Today is my youngest daughter’s 3rd birthday. We were lucky enough to have been there for the ones prior to this. We missed our oldest daughter’s 3rd, 4th, and 5th.

 

I decided yesterday to watch movies. Old movies of when Mia was a baby and Tory a rambunctious 2 year old. But what really got me was the video I had of three days after Mia was born. Tory and my husband sat on the couch, holding Mia. Tory had a look of wonder in her eyes as she looked up at her daddy. She just wanted to ‘hol her’ – hold her.

 

It was such a wild time for her. When we came home on mid-tour, she had the same look on her face. Awe. Disbelief. A stunned smile as if she couldn’t quite believe that we were both there on my mom’s porch.

 

Mia is a little different. We might have made it to her birthdays, but we’ve both missed more than half her life. My mom will have done all the potty training. She saw her walk.

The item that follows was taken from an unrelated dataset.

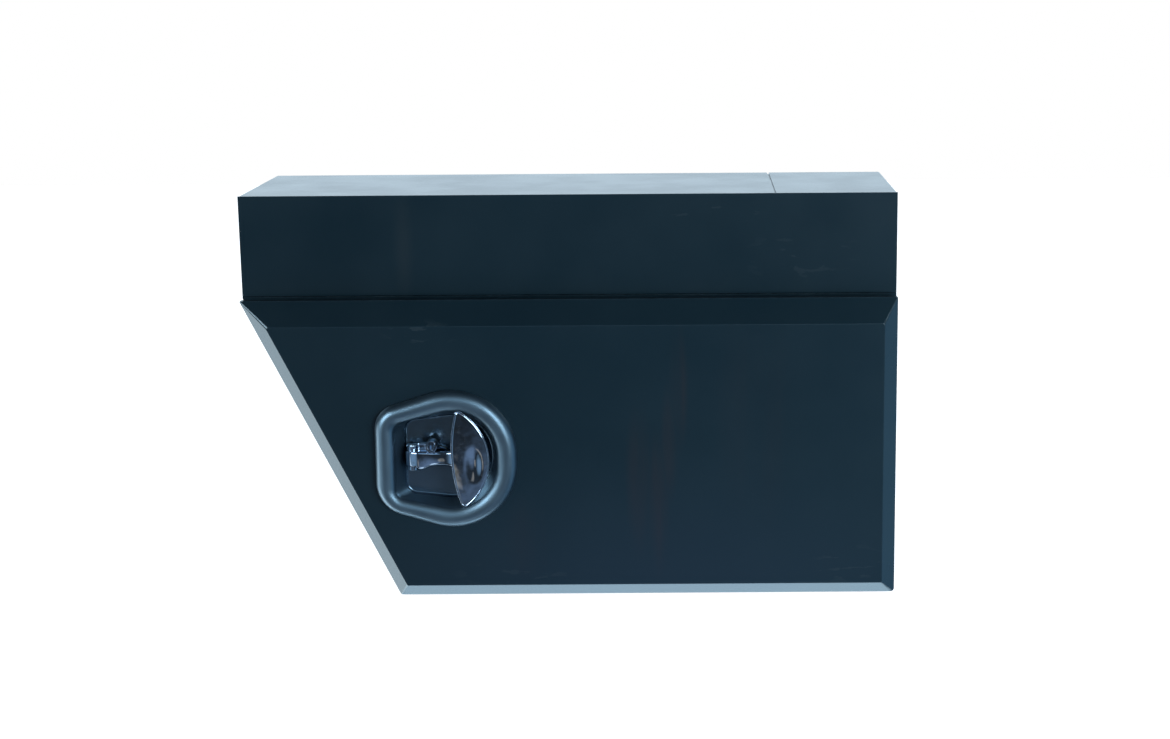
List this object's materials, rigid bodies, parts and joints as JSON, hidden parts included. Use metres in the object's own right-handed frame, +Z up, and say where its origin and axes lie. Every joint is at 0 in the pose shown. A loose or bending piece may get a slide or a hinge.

She’s been the one to hold her when she’s gotten sick and run her to the doctors to find out why she’s stopped talking after we left again.

 

So whereas Tory ran out to greet us, Mia was a few steps behind. She hid around the sliding glass door and for a moment, she wouldn’t come out. Then, she shrieked Mommy! And ran toward me (she wasn’t a big fan of her daddy for quite a while).

 

I’ve given up more than half my youngest daughter’s life. My dad drove me to the airport when she was barely seven months old for me to go to officer training. I didn’t see her again until she was almost a year. And she’d forgotten me when I did finally graduate from OCS.

 

So when I say that time is the one thing you can’t get back, I’m not exaggerating. I’m missing pictures of Tory’s birthdays. I’m missing whole years of their lives.

 

We’re down to less than 45 days before we get back to the states. I know it’ll be insane, trying to adjust from being just a soldier to being all those things that a mom is simply by virtue of being a mom. I know I’ll be busy because life is simpler over here in Iraq, but I’ll give up the simplicity just to be able to feel my daughters’ arms around my neck and know they’re safe and sound and tucked into bed a few feet away.

 

Happy Birthday, baby girl. We’ll see you soon.